Hi guys, I recently came across this pattern in the Acorn DFS 0.90 ROM (
http://mdfs.net/Info/Comp/BBC/DFS/DFS090.zip), and wondered whether any of you have come across or used something like it before, and what you all thought of it.
The idea is to create a routine that you can "JSR" into at the start of one of your own routines, and have it save all the registers and arrange for them to be restored automatically when your routine returns, without your routine having to explicitly pull them from the stack.
I initially thought the purpose was to save code size, as I guess it reduces 10 bytes of prologue/epilogue to just 3 bytes of prologue, and also allows tail calls at the end of routines as there's no longer any epilogue needed. But I'm not sure, because that's not a huge amount of space saving. It also strikes me that this is a kind of continuation, and potentially knowing the exact stack shape might allow it to arrange a kind of deferred return later on, e.g. after a latent operation has finished.
I'm not convinced though, so if anyone has any better ideas of the value, do let me know!
The code below is a reformatting of the disassembled code, with my own label names and comments to try to explain what's going on.

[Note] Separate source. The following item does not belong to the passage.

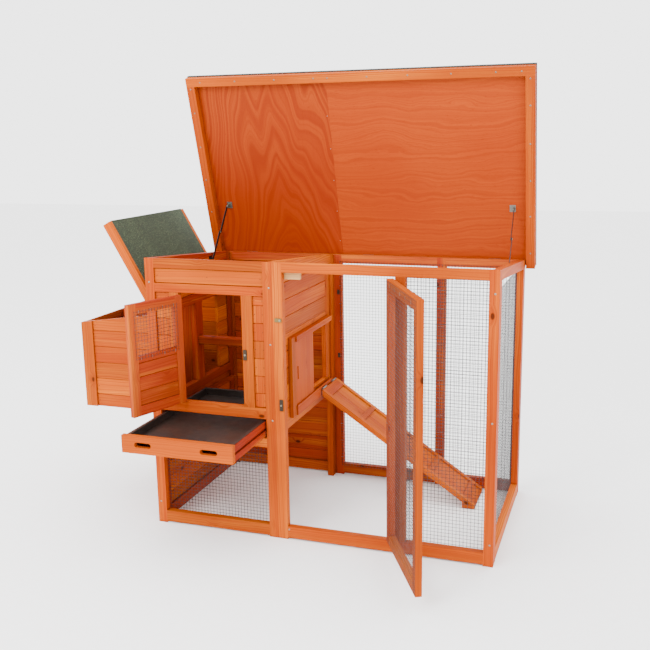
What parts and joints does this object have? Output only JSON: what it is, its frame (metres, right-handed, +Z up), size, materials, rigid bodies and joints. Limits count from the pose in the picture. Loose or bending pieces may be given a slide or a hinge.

In a nutshell though, on entry we have a return address on the stack as usual - which is usually right at the start of one of the ROM's API entry points. And above that is the return address of the caller of that routine. What this code does is first push all the registers to save their values, and then it shuffles the stack frame around so that there are two return frames on the stack. The deepest frame restores the registers and returns to the caller's caller; and the shallow one restores the registers and returns to the caller itself. Between the two is inserted the address of the new epilogue code.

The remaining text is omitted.